Une citation, exhumée par le journal britannique The Telegraph et traduite par le média belge, en dit plus long sur son orientation politique. Une phrase qu'Andriy Biletsky a formulée en 2010:

"La mission historique de notre nation en ce moment critique est de mener les races blanches du monde dans une ultime croisade pour leur survie. Une croisade contre les Untermenschen ("sous-hommes" en allemand, une terminologie employée à satiété par les nazis et leurs néo-successeurs, NDLR) dirigés par des Sémites".

Échec politique et marginalisation

En 2016, il lance une autre formation, un mouvement entièrement politique cette fois, Corps national. Mais celui-ci, adossé à sa réputation personnelle et au régiment d'Azov, a échoué à lui servir de marchepied vers le pouvoir. Non seulement, Andriy Biletsky a dû renoncer à se présenter à l'élection présidentielle en 2019 - bien qu'il a quitté la tête de son régiment pour favoriser sa carrière électorale - mais l'attelage soutenu par l'extrême droite à ce scrutin a plafonné autour des 2%. Corps national n'est pas parvenu non plus à se frayer un chemin à la chambre des députés.
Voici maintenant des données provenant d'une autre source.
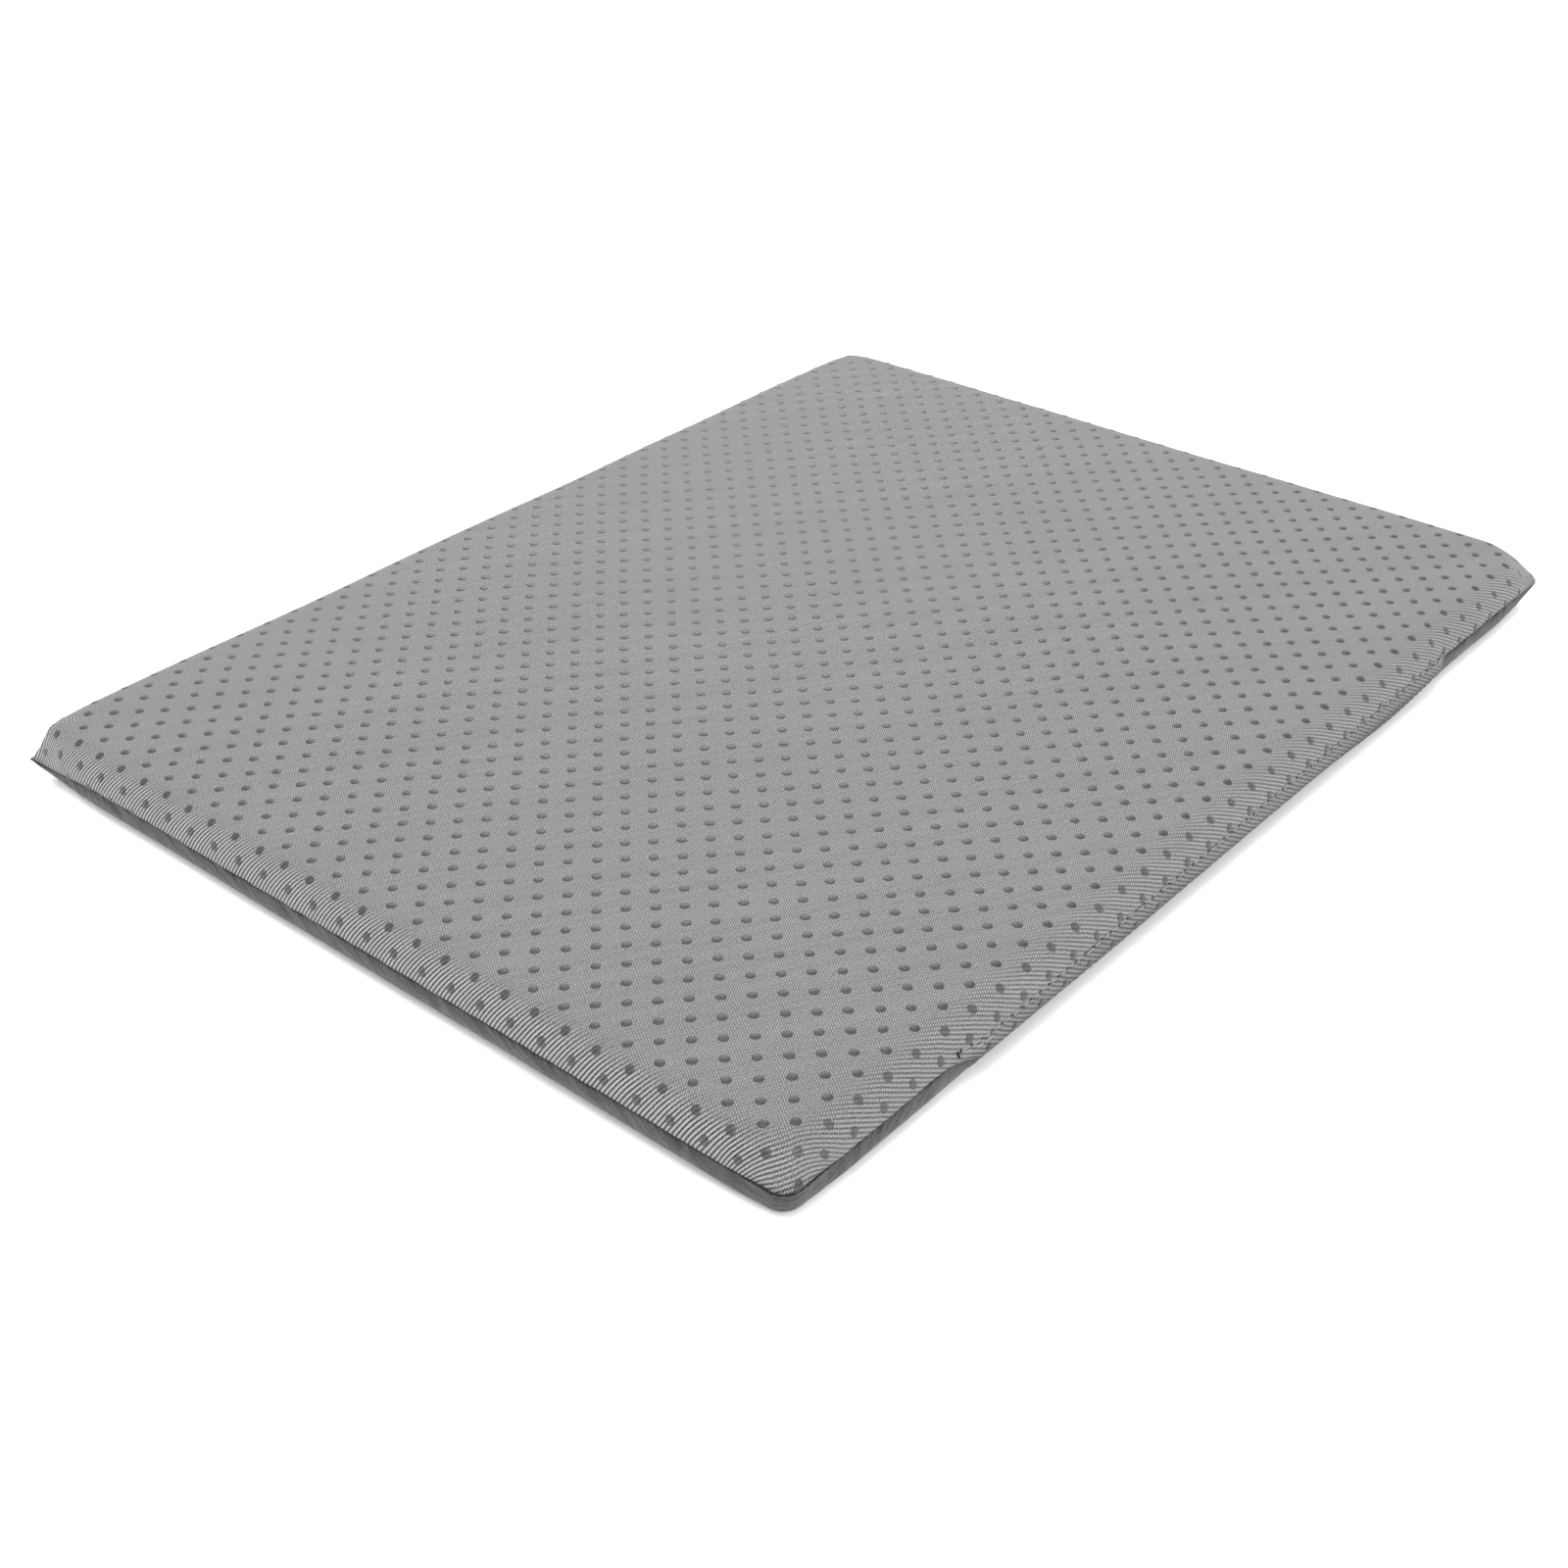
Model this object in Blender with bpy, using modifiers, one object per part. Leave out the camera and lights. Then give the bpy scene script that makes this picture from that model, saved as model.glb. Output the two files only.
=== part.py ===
"""Kneeling pad: a foam slab in a sewn fabric cover with a lapped zip along one long side.

Metres, +Z up. The origin is the middle of the underside. X runs along the long sides,
Y along the short ones, and the zip is on the -Y side.
"""
import math

import bmesh
import bpy
from mathutils import Vector

MM = 0.001

# Pad
LENGTH = 400 * MM
WIDTH = 310 * MM
HEIGHT = 20.5 * MM
SEAM_Z = 10.5 * MM
CORNER_RADIUS = 12 * MM
TOP_ROLL = 9.0 * MM
BOTTOM_ROLL = 5.0 * MM
TOP_FABRIC = 0.9 * MM
BOTTOM_FABRIC = 0.8 * MM
CORNER_SEGMENTS = 6
ROLL_SEGMENTS = 5

# Gap between pieces that touch
GAP = 0.3 * MM

# Modelling: how far a cutter runs past what it cuts, what counts as the same height,
# the distance at which doubled points merge, and the crease angle that stays sharp
CUT_PAST = 1.0 * MM
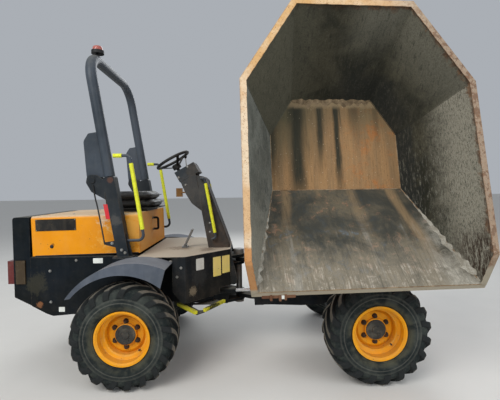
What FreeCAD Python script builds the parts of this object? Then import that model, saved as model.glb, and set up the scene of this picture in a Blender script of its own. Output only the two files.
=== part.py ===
import FreeCAD, Part
import math
import os
import Sketcher

# Articulated site dumper with a swivelling, tipping skip.
# Millimetres. +X is forward, +Y is the driver's left, +Z is up.
# The working origin is on the floor under the centre pivot, with the machine straight.
# Parts that move are made straight ahead with the skip down, then set to the rest pose.

V = FreeCAD.Vector

SIZES = (
    # wheels and axles
    ("rear_axle_x", -892.0),
    ("front_axle_x", 1096.0),
    ("wheel_radius", 415.0),
    ("tyre_width", 292.0),
    ("track_half", 760.0),
    ("rim_width", 247.0),
    ("rim_flange_radius", 215.0),
    ("bead_radius", 197.0),
    ("rim_wall", 7.0),
    ("disc_inset", 120.0),
    ("stud_circle_radius", 102.5),
    ("spindle_radius", 40.0),
    ("hub_radius", 86.0),
    ("running_gap", 0.05),
    ("axle_tube_radius", 58.0),
    ("diff_radius", 150.0),
    ("diff_half_width", 125.0),
    # rear chassis and engine bay
    ("side_half_width", 500.0),
    ("plate_thick", 12.0),
    ("chassis_top_z", 985.0),
    ("chassis_low_z", 490.0),
    ("tail_front_x", -1782.0),
    ("tail_rear_x", -1925.0),
    ("tail_top_z", 1334.0),
    ("bulkhead_x", -845.0),
    ("spine_half", 165.0),
    ("spine_low_z", 480.0),
    ("engine_front_x", -1062.0),
    ("engine_long", 540.0),
    ("engine_half_width", 235.0),
    ("engine_high", 560.0),
    ("engine_rail_z", 600.0),
    # driver's platform
    ("deck_top_z", 992.0),
    ("deck_half_width", 620.0),
    ("deck_corner_x", -438.0),
    ("deck_front_x", -75.0),
    ("deck_front_half", 250.0),
    ("deck_thick", 7.0),
    ("skirt_low_z", 600.0),
    ("taper_low_z", 655.0),
    # rear mudguards
    ("guard_outer_y", 905.0),
    ("guard_inner_y", 620.5),
    ("guard_thick", 7.0),
    ("guard_skirt_radius", 497.0),
    # bonnet
    ("bonnet_rear_x", -1768.0),
    ("bonnet_front_x", -851.0),
    ("bonnet_half_width", 496.0),
    ("bonnet_low_z", 998.0),
    ("bonnet_top_z", 1339.0),
    ("bonnet_sheet", 5.0),
    ("bonnet_hinge_x", -1756.0),
    ("bonnet_hinge_z", 1322.0),
    ("bonnet_pin_radius", 8.0),
    ("bonnet_ajar", 1.0),
    ("bonnet_open", 62.0),
    # seat
    ("seat_rear_x", -1205.0),
    ("seat_front_x", -762.0),
    ("seat_half_width", 238.0),
    ("seat_pan_z", 1372.0),
    ("cushion_top_z", 1452.0),
    ("squab_top_z", 1536.0),
    ("seat_pin_radius", 7.0),
    # roll bar
    ("roll_half", 555.0),
    ("roll_tube_radius", 44.5),
    ("roll_joint_x", -1066.0),
    ("roll_joint_z", 1667.0),
    ("roll_lean", 8.8),
    ("roll_rise", 1047.0),
    ("roll_bend", 215.0),
    ("roll_hinge_back", 133.0),
    ("roll_hinge_drop", 6.0),
    ("post_depth", 96.0),
    ("post_foot_z", 999.0),
    ("post_foot_x", -958.0),
    ("fold_pin_radius", 14.0),
    ("fold_ear_thick", 24.0),
    ("moving_gap", 5.0),
    # steering wheel and console
    ("steer_x", -640.0),
    ("steer_z", 1846.0),
    ("steer_tilt", 29.0),
    ("steer_ring_radius", 165.0),
    ("steer_grip_radius", 14.0),
    ("column_radius", 16.0),
    ("console_half", 160.0),
    # centre pivot
    ("pivot_pin_radius", 30.0),
    ("pivot_boss_radius", 68.0),
    ("tongue_high_z", 840.0),
    ("tongue_low_z", 485.0),
    ("tongue_thick", 35.0),
    ("pivot_gap", 6.0),
    ("clevis_thick", 25.0),
    ("steer_lock", 32.0),
    # steering ram
    ("ram_base_x", -360.0),
    ("ram_base_y", -235.0),
    ("ram_eye_x", 180.0),
    ("ram_eye_y", -225.0),
    ("ram_z", 600.0),
    ("ram_gland", 330.0),
    ("ram_rod_long", 349.0),
    ("ram_rod_radius", 16.0),
    ("ram_barrel_radius", 31.0),
    # front chassis and turntable
    ("turn_x", 840.0),
    ("front_half", 165.0),
    ("front_top_z", 672.0),
    ("ring_radius", 320.0),
    ("ring_top_z", 712.0),
    ("kingpin_radius", 70.0),
    ("table_low_z", 735.0),
    ("table_thick", 15.0),
    ("arm_y", 290.0),
    ("arm_thick", 24.0),
    ("swivel_rest", 86.2),
    # skip
    ("tip_hinge_x", 805.0),
    ("tip_hinge_z", 1132.0),
    ("tip_rest", 78.75),
    ("tip_pin_radius", 22.0),
    ("rim_z", 1583.0),
    ("floor_z", 899.0),
    ("rim_rear_x", -933.0),
    ("rim_rear_half", 448.0),
    ("rim_side_x", -311.0),
    ("rim_half", 844.0),
    ("rim_front_x", 940.0),
    ("lip_x", 1150.0),
    ("lip_z", 1472.0),
    ("floor_rear_x", -471.0),
    ("floor_side_x", -148.0),
    ("floor_fold_x", 351.0),
    ("floor_half", 575.0),
    ("skip_sheet", 6.0),
    ("band_thick", 26.0),
    ("band_deep", 70.0),
    # tipping ram
    ("tip_base_x", 580.0),
    ("tip_base_z", 845.0),
    ("tip_eye_x", -120.0),
    ("tip_eye_z", 838.0),
    ("tip_gland", 590.0),
    ("tip_rod_long", 622.0),
    ("tip_rod_radius", 25.0),
    ("tip_barrel_radius", 44.0),
    # fixing points
    ("tow_bore_radius", 14.0),
    ("tie_bore_radius", 20.0),
    # shift that puts the floor origin under the middle of the whole machine
    ("shift_x", 109.0),
    ("shift_y", 211.0),
)


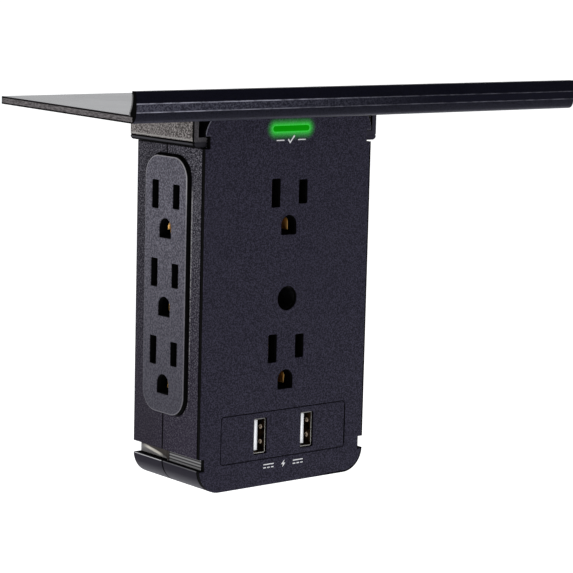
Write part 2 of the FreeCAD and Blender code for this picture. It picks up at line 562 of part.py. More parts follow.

Il faut dire que sa racine paramilitaire l'entoure d'une odeur de soufre. En 2016, un raport des Nations Unies a ainsi accusé le régiment d'Azov de s'être livré à des "viols et tortures" sur des civils deux ans auparavant.

Marginalisé et dénoncé sur la scène internationale, sans débouché politique, le régiment d'Azov voit aussi son influence diminuée au volet militaire: on évalue son effectif actuel à une fourchette dont les dents oscillent entre 3500 et 5000 soldats. Un contingent certes important mais qui pèse peu au regard du total de 250.000 militaires affiché avant la guerre par les forces armées ukrainiennes.